- _Supplied material_
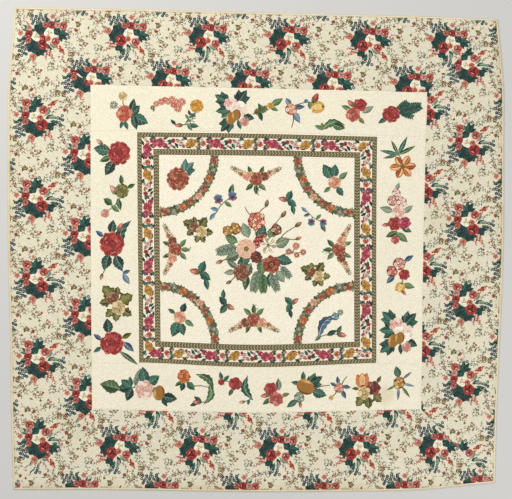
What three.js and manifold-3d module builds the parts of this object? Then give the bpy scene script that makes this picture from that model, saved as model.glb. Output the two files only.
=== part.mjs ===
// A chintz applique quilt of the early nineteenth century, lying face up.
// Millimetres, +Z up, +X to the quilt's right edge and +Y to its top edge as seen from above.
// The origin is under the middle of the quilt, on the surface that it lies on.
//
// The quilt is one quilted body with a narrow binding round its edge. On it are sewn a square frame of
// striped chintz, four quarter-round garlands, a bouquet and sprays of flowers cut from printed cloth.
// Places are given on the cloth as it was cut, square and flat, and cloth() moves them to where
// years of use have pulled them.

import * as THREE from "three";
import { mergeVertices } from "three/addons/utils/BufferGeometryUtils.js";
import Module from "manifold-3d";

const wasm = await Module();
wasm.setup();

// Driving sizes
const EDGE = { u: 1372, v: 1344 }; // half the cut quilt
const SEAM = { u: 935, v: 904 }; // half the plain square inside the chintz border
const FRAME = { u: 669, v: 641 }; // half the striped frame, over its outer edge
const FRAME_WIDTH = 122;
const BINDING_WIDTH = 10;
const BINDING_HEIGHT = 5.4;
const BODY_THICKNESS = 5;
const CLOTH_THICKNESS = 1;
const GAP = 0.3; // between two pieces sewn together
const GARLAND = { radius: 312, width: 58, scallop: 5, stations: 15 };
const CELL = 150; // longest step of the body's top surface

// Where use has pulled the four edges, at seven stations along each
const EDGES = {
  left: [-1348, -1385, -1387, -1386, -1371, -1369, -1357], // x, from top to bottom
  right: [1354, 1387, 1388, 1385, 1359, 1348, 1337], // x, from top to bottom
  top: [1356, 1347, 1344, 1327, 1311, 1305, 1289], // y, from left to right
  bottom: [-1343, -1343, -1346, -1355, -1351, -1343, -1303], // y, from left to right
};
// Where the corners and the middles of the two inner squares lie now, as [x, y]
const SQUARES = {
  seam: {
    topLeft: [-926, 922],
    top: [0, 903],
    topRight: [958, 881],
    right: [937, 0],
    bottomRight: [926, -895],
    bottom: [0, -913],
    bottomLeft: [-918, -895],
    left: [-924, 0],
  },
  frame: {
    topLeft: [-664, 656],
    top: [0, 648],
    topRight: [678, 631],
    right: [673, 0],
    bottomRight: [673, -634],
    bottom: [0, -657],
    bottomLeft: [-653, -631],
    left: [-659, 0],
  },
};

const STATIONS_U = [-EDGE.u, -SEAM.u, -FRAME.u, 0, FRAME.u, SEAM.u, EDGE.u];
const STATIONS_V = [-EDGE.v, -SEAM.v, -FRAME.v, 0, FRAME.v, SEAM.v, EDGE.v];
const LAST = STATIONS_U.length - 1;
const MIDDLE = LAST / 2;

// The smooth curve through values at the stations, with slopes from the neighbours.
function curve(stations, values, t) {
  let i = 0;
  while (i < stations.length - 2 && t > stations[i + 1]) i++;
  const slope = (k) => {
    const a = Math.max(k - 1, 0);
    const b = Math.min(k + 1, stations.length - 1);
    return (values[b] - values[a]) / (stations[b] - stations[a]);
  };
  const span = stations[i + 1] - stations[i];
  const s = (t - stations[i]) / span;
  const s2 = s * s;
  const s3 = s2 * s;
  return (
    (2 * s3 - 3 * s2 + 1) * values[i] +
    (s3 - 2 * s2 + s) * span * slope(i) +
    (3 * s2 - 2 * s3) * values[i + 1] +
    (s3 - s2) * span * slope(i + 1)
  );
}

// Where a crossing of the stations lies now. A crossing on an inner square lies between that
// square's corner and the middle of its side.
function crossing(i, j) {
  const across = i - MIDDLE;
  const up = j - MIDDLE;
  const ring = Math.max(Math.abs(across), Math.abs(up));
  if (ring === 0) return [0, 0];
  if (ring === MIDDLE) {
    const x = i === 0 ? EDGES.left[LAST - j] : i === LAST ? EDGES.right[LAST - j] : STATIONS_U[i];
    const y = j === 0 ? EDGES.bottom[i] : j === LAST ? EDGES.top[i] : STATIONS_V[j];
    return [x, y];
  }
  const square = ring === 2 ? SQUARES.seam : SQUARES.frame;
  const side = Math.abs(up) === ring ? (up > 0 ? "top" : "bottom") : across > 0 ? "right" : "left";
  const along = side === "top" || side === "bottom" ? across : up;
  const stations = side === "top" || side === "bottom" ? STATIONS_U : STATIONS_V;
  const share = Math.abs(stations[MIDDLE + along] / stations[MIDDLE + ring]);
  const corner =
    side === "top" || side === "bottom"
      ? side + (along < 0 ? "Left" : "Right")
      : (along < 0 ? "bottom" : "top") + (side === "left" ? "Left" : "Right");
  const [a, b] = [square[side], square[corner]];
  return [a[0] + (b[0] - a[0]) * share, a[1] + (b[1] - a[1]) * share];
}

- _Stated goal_
Print, please, the lines above from the very first through the one that holds "wasm.setup();", both included, word for word and with nothing else.

- _Problem solution_
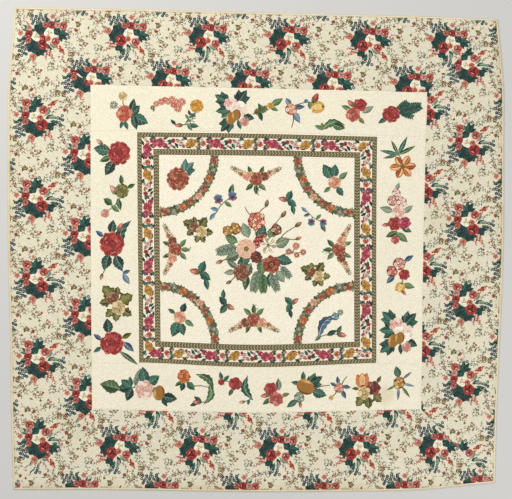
What three.js and manifold-3d module builds the parts of this object? Then give the bpy scene script that makes this picture from that model, saved as model.glb. Output the two files only.
=== part.mjs ===
// A chintz applique quilt of the early nineteenth century, lying face up.
// Millimetres, +Z up, +X to the quilt's right edge and +Y to its top edge as seen from above.
// The origin is under the middle of the quilt, on the surface that it lies on.
//
// The quilt is one quilted body with a narrow binding round its edge. On it are sewn a square frame of
// striped chintz, four quarter-round garlands, a bouquet and sprays of flowers cut from printed cloth.
// Places are given on the cloth as it was cut, square and flat, and cloth() moves them to where
// years of use have pulled them.

import * as THREE from "three";
import { mergeVertices } from "three/addons/utils/BufferGeometryUtils.js";
import Module from "manifold-3d";

const wasm = await Module();
wasm.setup();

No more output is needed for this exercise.